Uma série de experiências bioquímicas
com aminoácidos realizada no laboratório de Wolfenden mostrou que duas
propriedades – os tamanhos e as polaridades de aminoácidos – eram necessárias e
suficientes para explicar como os aminoácidos se comportavam em proteínas
dobradas e que estas relações também aconteciam nas temperaturas mais altas da
Terra 4 bilhões de anos atrás.
Segunda descoberta
O segundo artigo publicado na PNAS,
liderado por Carter, investiga como enzimas chamadas “aminoacil-RNAt sintetase”
reconhecem o RNA transportador (RNAt). Essas enzimas traduzem o código
genético.
“Pense no RNAt como um adaptador”,
explica Carter. “Uma extremidade do adaptador carrega um aminoácido particular;
a outra extremidade lê o modelo genético daquele aminoácido no RNA mensageiro.
Cada sintetase combina um dos vinte aminoácidos com seu próprio adaptador para
que o mapa genético no RNA mensageiro seja seguido fielmente e a proteína
correta seja feita o tempo todo”.
A análise de Carter mostra que as
duas extremidades diferentes da molécula de RNAt em forma de L continham
códigos ou regras independentes que especificam quais aminoácidos selecionar. O
final do RNAt que carregava o aminoácido classificava aminoácidos especificamente
de acordo com o tamanho.
A outra extremidade da molécula de
RNAt em forma de L é chamada de RNAt anticódon. Ela lê códons, que são
sequências de três nucleótidos de RNA em mensagens genéticas que selecionam os
aminoácidos de acordo com a polaridade.
Complexidade da
simplicidade
As descoberta de Wolfenden e Carter
implicam que as relações entre RNAt e as propriedades físicas dos aminoácidos –
os seus tamanhos e polaridades – foram cruciais durante a era primordial da
Terra. À luz do trabalho anterior de Carter com núcleos ativos muito pequenos
de RNAt sintetases chamados “urzymes”, agora parece provável que a seleção por
tamanho preceda a seleção de acordo com a polaridade. Esta seleção ordenada
significava que as primeiras proteínas não necessariamente se dobravam em
formas únicas e que as suas estruturas únicas evoluíram mais tarde.
“Traduzir o código genético é o elo
que conecta a química pré-biótica à biologia”, afirmou Carter. Ele e Wolfenden
acreditam que a fase intermediária do código genético pode ajudar a resolver
dois paradoxos: como a complexidade surgiu da simplicidade, e como a vida
dividiu o trabalho entre dois tipos muito diferentes de polímeros: proteínas e
ácidos nucleicos.
“O fato de que a codificação genética
se desenvolveu em duas etapas sucessivas – a primeira das quais era
relativamente simples – pode ser uma das razões pelas quais a vida foi capaz de
emergir enquanto a Terra ainda era muito jovem”, Wolfenden observou.

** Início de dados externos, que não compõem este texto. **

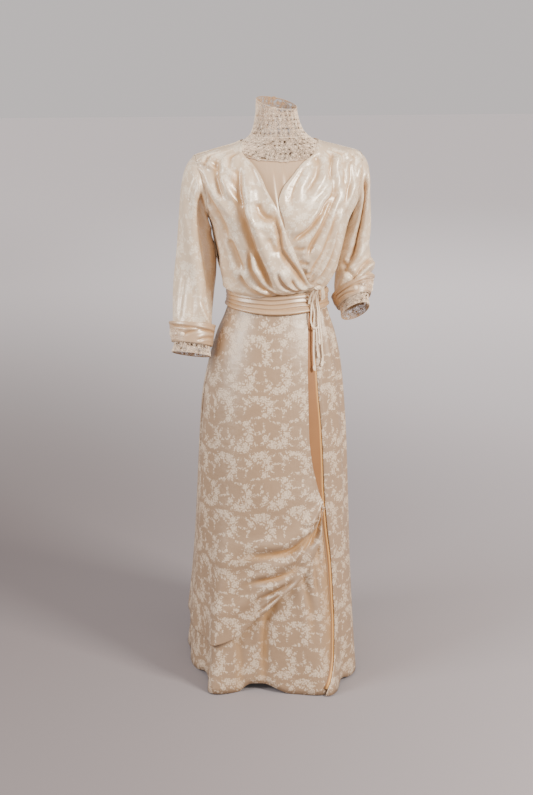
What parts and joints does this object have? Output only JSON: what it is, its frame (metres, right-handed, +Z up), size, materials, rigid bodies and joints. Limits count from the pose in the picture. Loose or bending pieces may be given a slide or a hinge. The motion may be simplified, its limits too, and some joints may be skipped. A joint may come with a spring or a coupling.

Um código anterior, que permitiu aos primeiros
peptídeos codificados ligar o RNA, podem ter fornecido uma vantagem seletiva
decisiva. E este sistema primitivo poderia então passar por um processo de
seleção natural, lançando assim uma forma nova e mais biológica da evolução. “A
colaboração entre RNA e péptidos foi provavelmente necessária para o surgimento
espontâneo da complexidade”, acrescentou Carter. “Em nossa opinião, [a Terra
primordial] era um mundo de peptídeo e RNA, e não um mundo de RNA apenas”.